In a Twitter post Nick Stripe, Head of Health Analytics at the UK’s Foreign Office for National Statistics, has warned against making comparisons between countries’ death rates, because some are quicker – or slower – at reporting data.
He said the UK death registrations data “is the fastest, most frequent and most in depth than any other stats agency”.
This should be considered in light of a recent study by EuroMOMO, a network of epidemiologists, who collect weekly reports on deaths from all causes in 24 European countries – and concluded the UK has the worst score.
While excess mortality is a good metric – “the gap between the total number of people who died from any cause, and the historical average for the same place and time of year” – it could also be affected by lags in reporting Covid-19 deaths.
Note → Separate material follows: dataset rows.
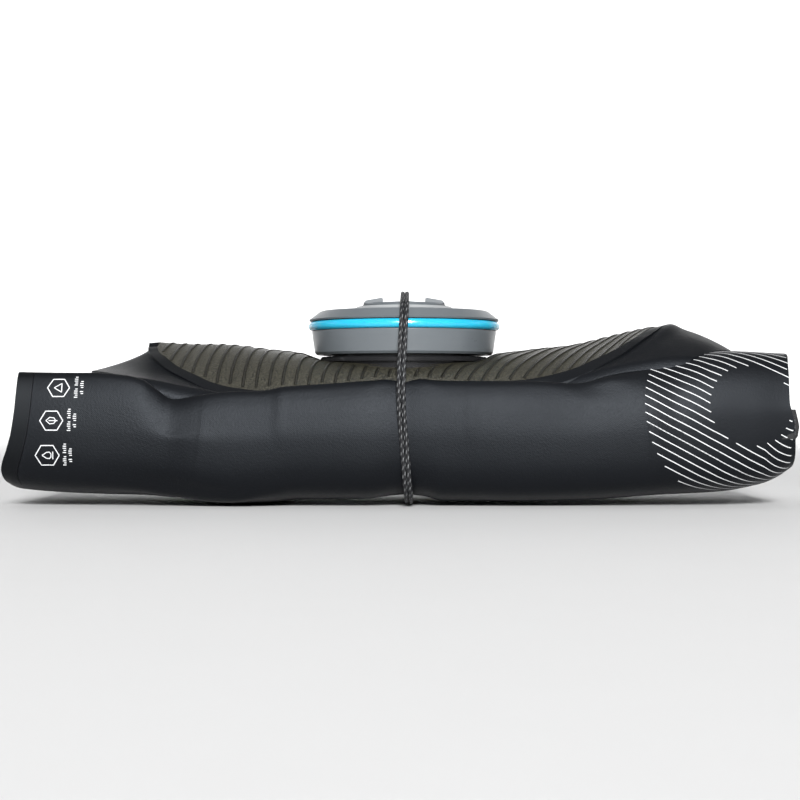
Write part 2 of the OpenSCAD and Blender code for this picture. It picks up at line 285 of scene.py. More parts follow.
class Finish:
    """One material: a node tree with a Principled shader, filled in by plain calls."""

    def __init__(self, name, **constants):
        self.material = bpy.data.materials.new(name)
        self.material.use_nodes = True
        self.tree = self.material.node_tree
        self.shader = next(n for n in self.tree.nodes if n.type == "BSDF_PRINCIPLED")
        for key, value in constants.items():
            self.shader.inputs[key.replace("_", " ")].default_value = value

    def node(self, kind, settings, inputs, output=0):
        """Adds a node. inputs is a list in socket order, or a dict by socket name or number.
        output is the name or number of the socket that is returned, or None for all of them."""
        made = self.tree.nodes.new(kind)
        for key, value in settings.items():
            setattr(made, key, value)
        named = inputs.items() if isinstance(inputs, dict) else enumerate(inputs)
        for key, value in named:
            socket = made.inputs[key]
            if isinstance(value, Value):
                self.tree.links.new(value.socket, socket)
            else:
                socket.default_value = value
        if output is None:
            return [Value(self, socket) for socket in made.outputs]
        return Value(self, made.outputs[output])

    def place(self):
        """Object coordinates, in metres."""
        return self.node("ShaderNodeTexCoord", {}, [], "Object")

    def flat(self):
        """The piece's own UV map, in metres on the flat cloth or along the cord."""
        return self.node("ShaderNodeUVMap", {"uv_map": "flat"}, [])

    def stretched(self, vector, scale, turn=(0, 0, 0)):
        return self.node("ShaderNodeMapping", {}, {"Vector": vector, "Scale": scale, "Rotation": turn})

    def noise(self, vector, scale, detail=2.0, rough=0.5):
        return self.node("ShaderNodeTexNoise", {},
                         {"Vector": vector, "Scale": scale, "Detail": detail, "Roughness": rough})

    def axes(self, vector):
        """The three parts of a vector."""
        return self.node("ShaderNodeSeparateXYZ", {}, [vector], output=None)

    def mix(self, factor, a, b):
        """Colour a where factor is 0, b where it is 1. Sockets 6 and 7 are the Mix node's colours."""
        return self.node("ShaderNodeMix", {"data_type": "RGBA"}, {0: factor, 6: a, 7: b}, output=2)

    def feed(self, name, value):
        """Links a value to one input of the Principled shader."""
        self.tree.links.new(value.socket, self.shader.inputs[name])

    def relief(self, height, distance, strength=1.0, under=None):
        """A bump of the given depth in metres, on top of another where there is one."""
        inputs = {"Height": height, "Distance": distance, "Strength": strength}
        if under is not None:
            inputs["Normal"] = under
        return self.node("ShaderNodeBump", {}, inputs)


def rgba(tint, gain=1.0):
    """A tint made darker or lighter, as a socket's colour."""
    return (*[min(1.0, c * gain) for c in tint], 1.0)


def coated_cloth(name, tint, roughness):
    """Matt film on woven cloth: faint weave, soft mottling and slow change of gloss."""
    f = Finish(name, Specular_IOR_Level=0.2, Specular_Tint=(0.84, 0.91, 1.0, 1.0))
    place = f.place()
    weave = f.flat()
    across, along, _ = f.axes(weave)
    threads = (across * 9000).sine() * (along * 9000).sine()
    grain = f.noise(place, 1300, 3, 0.65)
    cloud = f.noise(place, 28, 3, 0.55)
    f.feed("Base Color", f.mix((cloud * 0.5 + grain * 0.5).clamped(), rgba(tint, 0.6), rgba(tint, 1.4)))
    f.feed("Roughness", cloud * 0.10 + grain * 0.10 + (roughness - 0.10))
    body = f.relief(cloud, 0.0006, 0.25)
    f.feed("Normal", f.relief(grain * 0.9 + threads * 0.1, 0.00016, 0.7, body))
    return f.material


def olive_film(name, tint):
    """Grainy olive film with a low sheen."""
    f = Finish(name, Specular_IOR_Level=0.62, Metallic=0.12)
    place = f.place()
    grain = f.noise(place, 1500, 3, 0.7)
    cloud = f.noise(place, 45, 3, 0.5)
    speckle = ((grain - 0.5) * 3.2 + cloud * 0.3 + 0.35).clamped()
    f.feed("Base Color", f.mix(speckle, rgba(tint, 0.25), rgba(tint, 2.3)))
    f.feed("Roughness", grain * 0.22 + cloud * 0.08 + 0.26)
    f.feed("Normal", f.relief(grain, 0.0004, 0.85))
    return f.material


def welded_film(name, tint):
    """Cloth pressed flat by a hot bar: smoother than the panels, with a fine knurl."""
    f = Finish(name, Specular_IOR_Level=0.2, Specular_Tint=(0.86, 0.93, 1.0, 1.0))
    across, along, _ = f.axes(f.flat())
    knurl = (across * 5200).sine() * (along * 5200).sine()
    cloud = f.noise(f.place(), 60, 3)
    f.feed("Base Color", f.mix(cloud, rgba(tint, 0.7), rgba(tint, 1.1)))
    f.feed("Roughness", cloud * 0.12 + 0.40)
    f.feed("Normal", f.relief(knurl * 0.4 + cloud * 0.6, 0.00008, 0.35))
    return f.material


def moulded(name, tint, roughness, texture=0.25, **constants):
    """Moulded plastic with a spark-eroded texture and faint handling marks."""
    f = Finish(name, **constants)
    place = f.place()
    grain = f.noise(place, 2600, 2)
    marks = f.noise(f.stretched(place, (1, 1, 6)), 90, 4, 0.6)
    f.feed("Base Color", f.mix(marks, rgba(tint, 0.94), rgba(tint, 1.06)))
    f.feed("Roughness", grain * 0.06 + marks * 0.10 + (roughness - 0.08))
    f.feed("Normal", f.relief(grain, 0.00004, texture))
    return f.material


def braided(name, dark, light):
    """Braided sleeve: two crossing sets of strands with light threads among them."""
    f = Finish(name, Roughness=0.62, Specular_IOR_Level=0.3)
    run, around, _ = f.axes(f.flat())
    turns = around * (2 * math.pi)
    pitch = 2 * math.pi / 0.0042
    right = (run * pitch + turns * 4).sine()
    left = (run * pitch - turns * 4).sine()
    over = right * left
    rare = (run * pitch + turns * 4) * 0.5
    fleck = (rare.sine() * left * 2.2 - 0.75).clamped()
    dust = f.noise(f.place(), 1800, 2)
    f.feed("Base Color", f.mix((fleck * (dust * 1.5)).clamped(), rgba(dark), rgba(light)))
    f.feed("Normal", f.relief(over * 0.5 + dust * 0.4, 0.00018, 0.9))
    return f.material


def woven(name, tint):
    """Narrow webbing with a ribbed weave."""
    f = Finish(name, Roughness=0.68)
    x, y, z = f.axes(f.place())
    rows = ((x + y) * 5200).sine() * (z * 7400).sine()
    dust = f.noise(f.place(), 2200, 2)
    f.feed("Base Color", f.mix((rows * 0.4 + dust * 0.6).clamped(), rgba(tint, 0.6), rgba(tint, 1.9)))
    f.feed("Normal", f.relief(rows * 0.5 + dust * 0.5, 0.0001, 0.8))
    return f.material


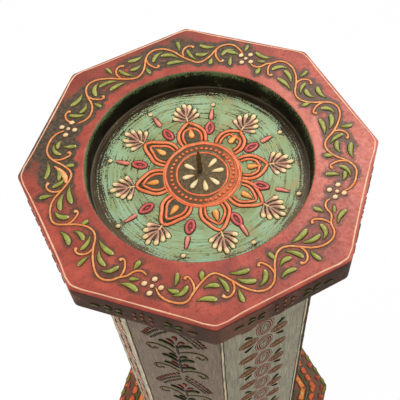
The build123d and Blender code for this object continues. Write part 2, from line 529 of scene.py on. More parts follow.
rings = [ring(9.5, 0.42), ring(13.75, 0.5), ring(14.35, 0.36, 0.28)]
ring_beads, petals, ambers, grounds = [], [], [], []
for step in range(RING_BEADS):
    turn = 2 * pi * step / RING_BEADS
    x = RING_X + 11.6 * cos(turn) + shake(0.15)
    ring_beads.append(bead(x, RING_Y + 11.6 * sin(turn) + shake(0.15), 0.66))
for angle, tip in PETALS:
    for side in (-1, 1):
        outer = [(4.4, 13.9), (5.15, 16.6), (5.0, 18.9), (3.7, 21.3), (1.5, tip - 1.0), (0, tip)]
        inner = [(3.0, 14.6), (3.55, 16.8), (3.3, 18.7), (2.2, 20.5), (0.8, tip - 3.2), (0, tip - 2.5)]
        for points, half in ((outer, 0.68), (inner, 0.52)):
            path = [(x * side, y + shake(0.15)) for x, y in points]
            petals.append(turned(line(path, half, 0.8, 0.8), angle))
    ambers.append(turned(drop((0, 16.6), (0.2 * side, 21.4), 1.25, 0.15), angle))
    if 60 < angle % 360 < 240:
        grounds.append(turned([(0, 14.6, 3.4), (0, 17.0, 4.6), (0, 19.4, 3.9), (0, tip - 1.2, 0.8)], angle))
centre_drops = [turned(drop((0, 7.9), (0, 3.0), 1.02), angle) for angle in CENTRE_DROPS]
print(len(petals), "petal threads,", len(ring_beads), "ring beads")

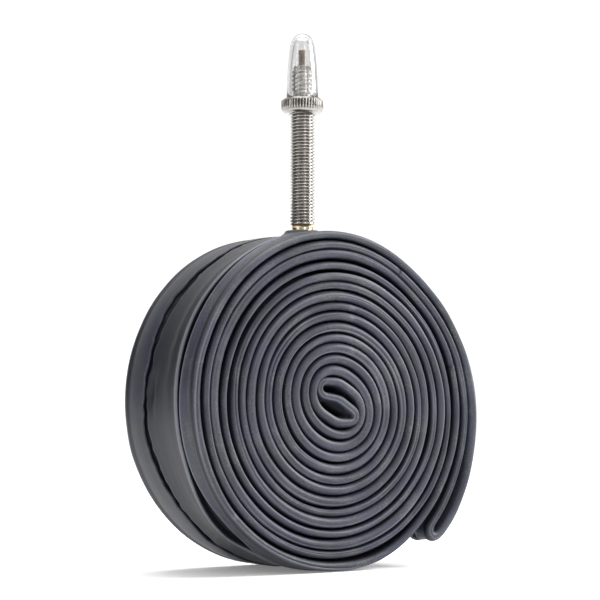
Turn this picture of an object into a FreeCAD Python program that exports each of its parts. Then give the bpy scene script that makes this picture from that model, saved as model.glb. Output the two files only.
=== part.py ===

Until we know that every nation is up to speed on reporting figures, no one should make pronouncements on death rates.
Another tragedy of this pandemic is that it’s caused an increase in non-Covid-19 deaths; The Guardian reports there were an extra 3,312 of these in the week ending April 24.
Some speculate that these were caused by delayed hospital visits for other life-threatening conditions, economic hardship, and/ or mental illness.
We need to fully understand this data to make any assessment of the UK Government’s approach, and others’.
This is just an initial list in understanding what variables play into death rates.
It may be that critics of the Government are completely right to be angry. Perhaps lockdown should have come sooner; perhaps it did not do enough to shield vulnerable people and so forth.
But no one can make any assessments without doing a proper analysis. And that means stripping back data so you know what you’re measuring. Lockdown and other interventions (or lack of interventions) have to be isolated to see their impact.
As the Government says, all-cause mortality, adjusted by age, will ultimately be the best way to access this – as it’s the only measurement that can be properly compared across countries – all of which are dealing with and recording Covid-19.
Until then, sensational assumptions help no one.